* **What you need to do**: List each line of the data that holds the word "part".

* **Rows from a 3D modeling dataset**:
────────────────────
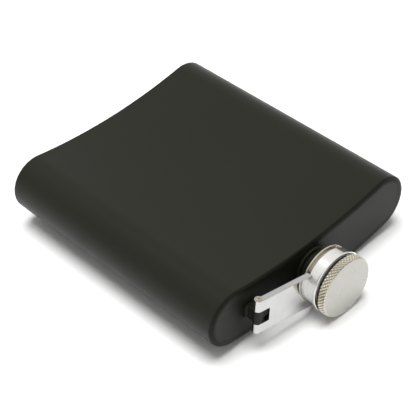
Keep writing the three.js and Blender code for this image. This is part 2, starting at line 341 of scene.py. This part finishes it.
def spout_ring_under(outline, radius, x):
    """A circle about the spout with one point facing each point of a larger outline."""
    ring = []
    for point in outline:
        angle = math.atan2(point.z - AXIS_Z, point.y - AXIS_Y)
        ring.append(Vector((x, AXIS_Y + radius * math.cos(angle), AXIS_Z + radius * math.sin(angle))))
    return ring


def end_panel(name, face_x, outward, hole_radius):
    """A flat end plate with a rounded rim, holed for the spout where hole_radius isn't 0."""
    rim = LIP_WIDTH + SEAM
    back_x = face_x - outward * SHEET
    rounding = arc((0, 0), PLATE_EDGE, math.pi / 2, 0, ROLL_STEPS)
    rings = [kidney(rim + PLATE_EDGE - a, face_x - outward * (PLATE_EDGE - b)) for a, b in rounding]
    rings.append(kidney(rim, back_x))
    if hole_radius:
        outline = rings[0]
        rings.insert(0, spout_ring_under(outline, hole_radius, face_x))
        rings.append(spout_ring_under(outline, hole_radius, back_x))
        return skin(name, rings, wrap=True)
    rings.insert(0, [Vector((face_x, AXIS_Y, AXIS_Z))])
    rings.append([Vector((back_x, AXIS_Y, AXIS_Z))])
    return skin(name, rings)


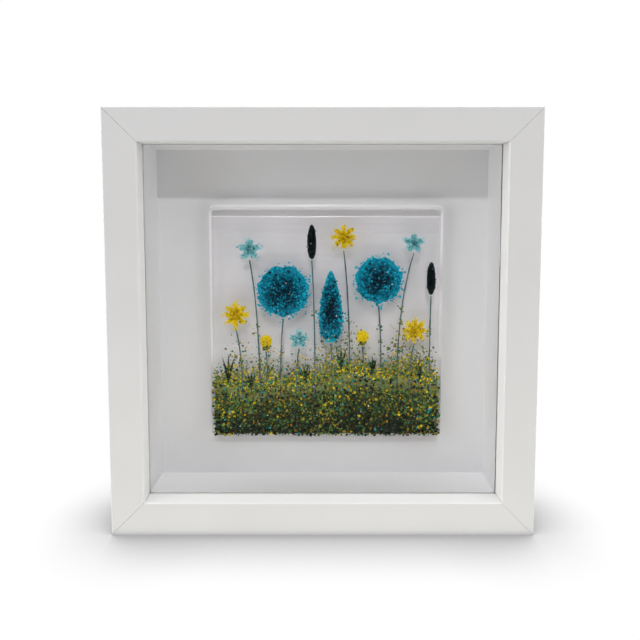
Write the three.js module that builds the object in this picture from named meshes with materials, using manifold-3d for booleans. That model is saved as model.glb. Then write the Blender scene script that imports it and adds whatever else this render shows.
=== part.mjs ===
// A fused-glass flower panel in a deep white box frame.
// Millimetres. X is across, Z is up, and the front faces -Y. The origin is under the middle of the
// frame, on the surface that it stands on.
import * as THREE from 'three';
import * as BufferGeometryUtils from 'three/addons/utils/BufferGeometryUtils.js';
import Module from 'manifold-3d';

// Frame
const OUTER = 250;
const DEPTH = 45;
const FACE_WIDTH = 19.5;
const WALL_WIDTH = 13.5;
const LIP_DEPTH = 11;
const ARRIS = 0.6;
const MITRE_GAP = 0.16;

// Filling of the frame, from front to back
const GLASS_THICK = 2;
const FIT_GAP = 0.5;
const SPACER_DEPTH = 25;
const CARD_THICK = 1;
const BOARD_THICK = 2.5;

// Tabs and kerfs
const TAB_WIDTH = 8;
const TAB_LENGTH = 17;
const TAB_SUNK = 5;
const TAB_THICK = 0.5;
const TAB_LIFT = 0.25;
const TAB_OFFSET = 55;
const KERF_CLEARANCE = 0.3;

// Hanger
const HANGER_LENGTH = 44;
const HANGER_HEIGHT = 9;
const HANGER_THICK = 0.8;
const HANGER_FOOT = 7;
const HANGER_RISE = 1.2;
const HANGER_DROP = 22;
const TOOTH_PITCH = 2;
const TOOTH_DEPTH = 1.4;
const RIVET_HEAD_RADIUS = 2.1;
const RIVET_RADIUS = 0.9;
const RIVET_HOLE_RADIUS = 1.3;
const RIVET_HEAD_HEIGHT = 0.9;

// Fused panel
const PANEL_WIDTH = 146.5;
const PANEL_HEIGHT = 148.5;
const PANEL_THICK = 6;
const PANEL_SHIFT_X = 2.25;
const PANEL_DROP = 3.5;
const PANEL_CORNER = 4;
const PANEL_FRONT_ROUND = 2.5;
const PANEL_BACK_ROUND = 1;
const STANDOFF = 3;
const PAD_RADIUS = 5;

// Crushed glass and rods on the panel
const ROD_RADIUS = 0.5;
const ROD_STEPS = 12;
const HEAP_GAP = 0.3;
const BED_MARGIN = 2.5;
const BED_COLUMNS = 44;
const BED_ROWS = 7;
const BED_HEIGHT = 1.5;
const BLADE_SPREAD = 0.22;
const BLADE_HALF_WIDTH = 0.9;
const BLADE_HEIGHT = 0.9;

const half = OUTER / 2;
const front = -DEPTH / 2;
const lipBack = front + LIP_DEPTH;
const sight = half - FACE_WIDTH;
const rebate = half - WALL_WIDTH;
const glassBack = lipBack + GLASS_THICK;
const cardFront = glassBack + SPACER_DEPTH;
const boardFront = cardFront + CARD_THICK;
const boardBack = boardFront + BOARD_THICK;
const panelBack = cardFront - STANDOFF;
const panelFront = panelBack - PANEL_THICK;
const centreZ = half;
const panelX = PANEL_SHIFT_X;
const panelZ = centreZ - PANEL_DROP;

const wasm = await Module();
wasm.setup();

const model = new THREE.Group();

const paint = new THREE.MeshStandardMaterial({ color: 0xf1f0ec, roughness: 0.45 });
const clear = new THREE.MeshStandardMaterial({
  color: 0xe6f0ee, roughness: 0.05, transparent: true, opacity: 0.3,
});
const foil = new THREE.MeshStandardMaterial({ color: 0xf4f3f0, roughness: 0.6 });
const card = new THREE.MeshStandardMaterial({ color: 0xf2f1f2, roughness: 0.9 });
const fibre = new THREE.MeshStandardMaterial({ color: 0x8a6a48, roughness: 0.85 });
const steel = new THREE.MeshStandardMaterial({ color: 0xb4b6b8, roughness: 0.35, metalness: 1 });
const foam = new THREE.MeshStandardMaterial({ color: 0xf3f3f0, roughness: 0.7 });
const teal = new THREE.MeshStandardMaterial({ color: 0x06778c, roughness: 0.2 });
const yellow = new THREE.MeshStandardMaterial({ color: 0xd6b80a, roughness: 0.2 });
const pale = new THREE.MeshStandardMaterial({ color: 0x82bfc8, roughness: 0.2 });
const dark = new THREE.MeshStandardMaterial({ color: 0x1a2820, roughness: 0.25 });
const green = new THREE.MeshStandardMaterial({ color: 0x4a6b1d, roughness: 0.25 });
const rod = new THREE.MeshStandardMaterial({ color: 0x5b7f86, roughness: 0.2 });

function addMesh(name, geometry, material) {
  const mesh = new THREE.Mesh(geometry, material);
  mesh.name = name;
  model.add(mesh);
  return mesh;
}

// A geometry of plain corners and faces
function fromFaces(points, faces) {
  const geometry = new THREE.BufferGeometry();
  geometry.setAttribute('position', new THREE.Float32BufferAttribute(points.flat(), 3));
  geometry.setIndex(faces.flat());
  geometry.computeVertexNormals();
  return geometry;
}

function toSolid(geometry) {
  const bare = geometry.clone();
  bare.deleteAttribute('normal');
  bare.deleteAttribute('uv');
  const merged = BufferGeometryUtils.mergeVertices(bare, 1e-4);
  return new wasm.Manifold(new wasm.Mesh({
    numProp: 3,
    vertProperties: new Float32Array(merged.attributes.position.array),
    triVerts: new Uint32Array(merged.index.array),
  }));
}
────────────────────
* **Exercise result**:
Keep writing the three.js and Blender code for this image. This is part 2, starting at line 341 of scene.py. This part finishes it.
=== part.mjs ===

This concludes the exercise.